GIVEN REQUEST » Extract, unchanged, each line of the listing below from its first line through the line that contains "WANDER_CELLS, finer=4.0, detail=5.0)", inclusive, and nothing else.

[BEGIN DATA FOR THE TASK]

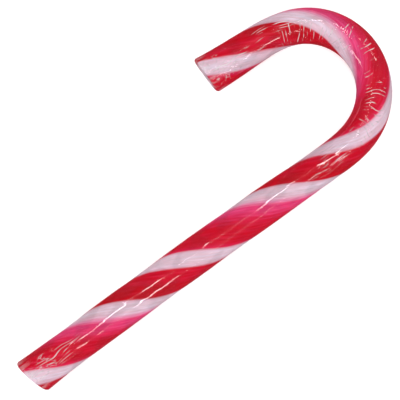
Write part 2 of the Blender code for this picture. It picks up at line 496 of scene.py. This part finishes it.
def candy_material():
    material, tree, output = new_material("striped_candy")
    strand = node(tree, "ShaderNodeAttribute", attribute_name="strand").outputs["Vector"]
    around = node(tree, "ShaderNodeSeparateXYZ", {"Vector": strand}).outputs
    wander = noise_along_strands(tree, strand, WANDER_CELLS, finer=1.0, detail=3.0)
    streak = noise_along_strands(tree, strand, STREAK_CELLS, finer=1.0, detail=4.0)
    cloud = noise_along_strands(tree, strand, WANDER_CELLS, finer=4.0, detail=5.0)

    share = share_of_turn(tree, around, wander, streak)
    plain = ramp(tree, share, STRIPES)
    bright = ramp(tree, share, [(position, streaked(colour)) for position, colour in STRIPES])
    amount = node(tree, "ShaderNodeMapRange", {
        "Value": streak, "From Min": STREAKS_START, "From Max": STREAKS_FULL,
        "To Min": 0.0, "To Max": MOST_STREAK,
    })
    colour = mix_colours(tree, amount.outputs["Result"], plain, bright)
    clouded = node(tree, "ShaderNodeMapRange", {
        "Value": cloud, "From Min": 0.3, "From Max": 0.7,
        "To Min": DARKEST_CLOUD, "To Max": LIGHTEST_CLOUD,
    })
    tinted = node(tree, "ShaderNodeVectorMath", {0: colour, "Scale": clouded.outputs["Result"]},
                  operation="SCALE")
    colour = pale_core(tree, around, tinted.outputs[0])

    bump = node(tree, "ShaderNodeBump", {"Height": streak, "Strength": 0.25, "Distance": 0.1 * MM})
    shader = node(tree, "ShaderNodeBsdfPrincipled", {
        "Base Color": colour, "Roughness": 0.32, "Normal": bump.outputs["Normal"],
        "Subsurface Weight": 0.2, "Subsurface Radius": (1.0, 0.25, 0.3), "Subsurface Scale": 0.6 * MM,
        "Specular IOR Level": 0.12,
    })
    tree.links.new(shader.outputs["BSDF"], output.inputs["Surface"])
    return material


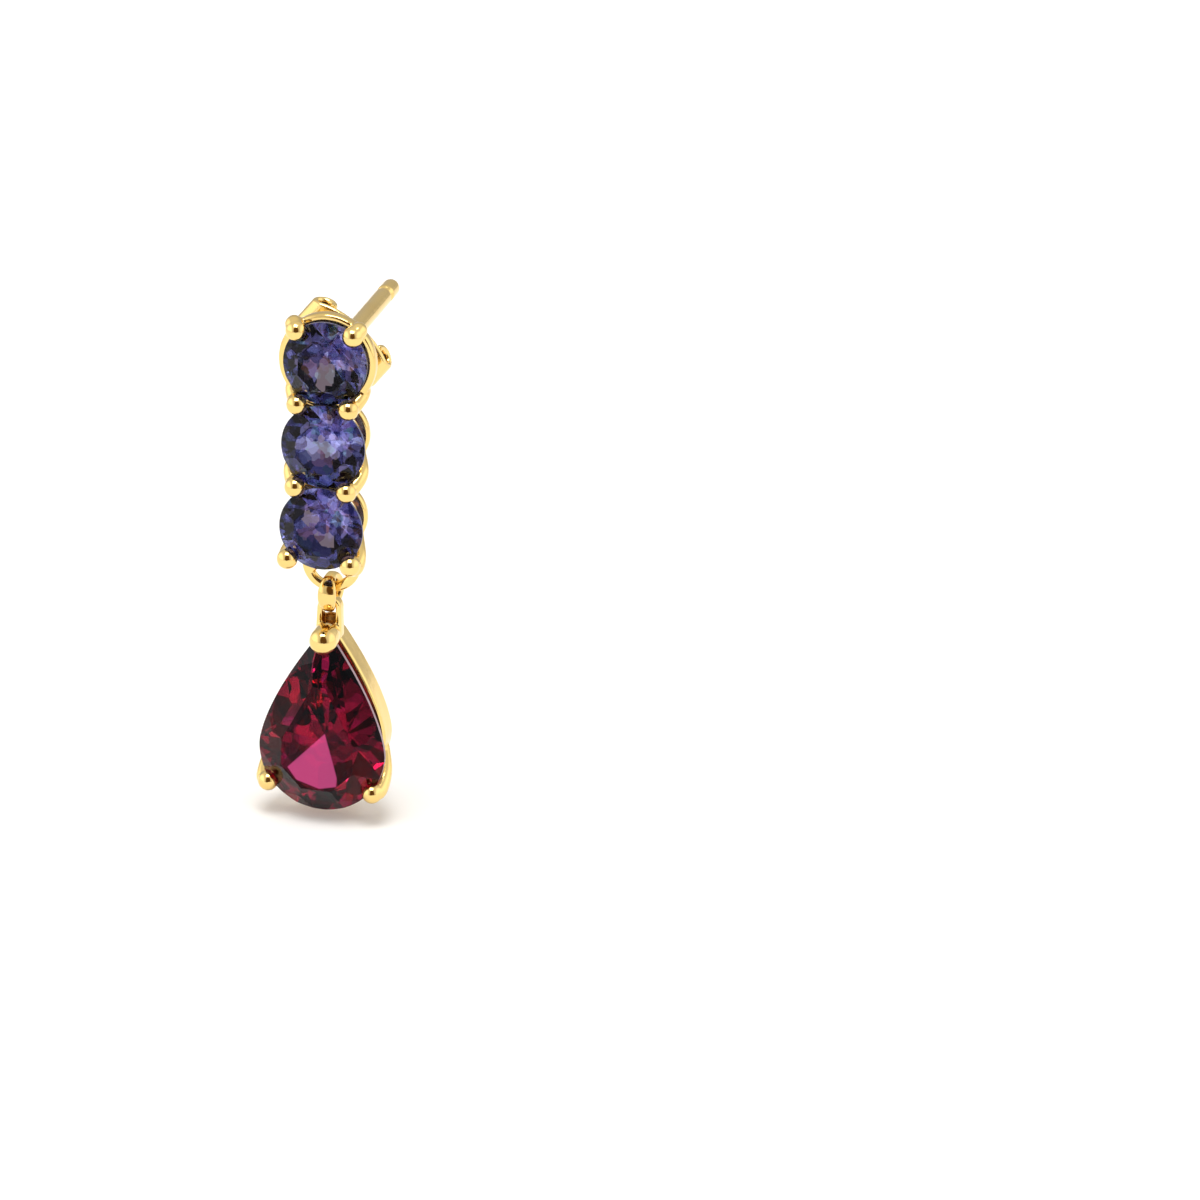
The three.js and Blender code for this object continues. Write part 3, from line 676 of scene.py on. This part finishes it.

[END DATA FOR THE TASK]

OUTPUT BELOW »
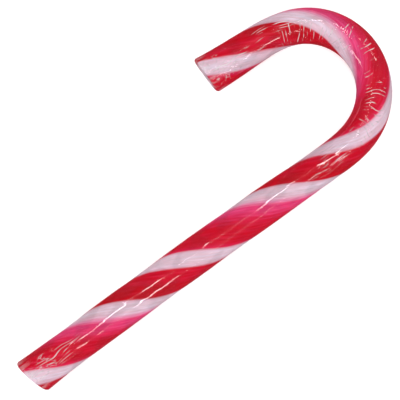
Write part 2 of the Blender code for this picture. It picks up at line 496 of scene.py. This part finishes it.
def candy_material():
    material, tree, output = new_material("striped_candy")
    strand = node(tree, "ShaderNodeAttribute", attribute_name="strand").outputs["Vector"]
    around = node(tree, "ShaderNodeSeparateXYZ", {"Vector": strand}).outputs
    wander = noise_along_strands(tree, strand, WANDER_CELLS, finer=1.0, detail=3.0)
    streak = noise_along_strands(tree, strand, STREAK_CELLS, finer=1.0, detail=4.0)
    cloud = noise_along_strands(tree, strand, WANDER_CELLS, finer=4.0, detail=5.0)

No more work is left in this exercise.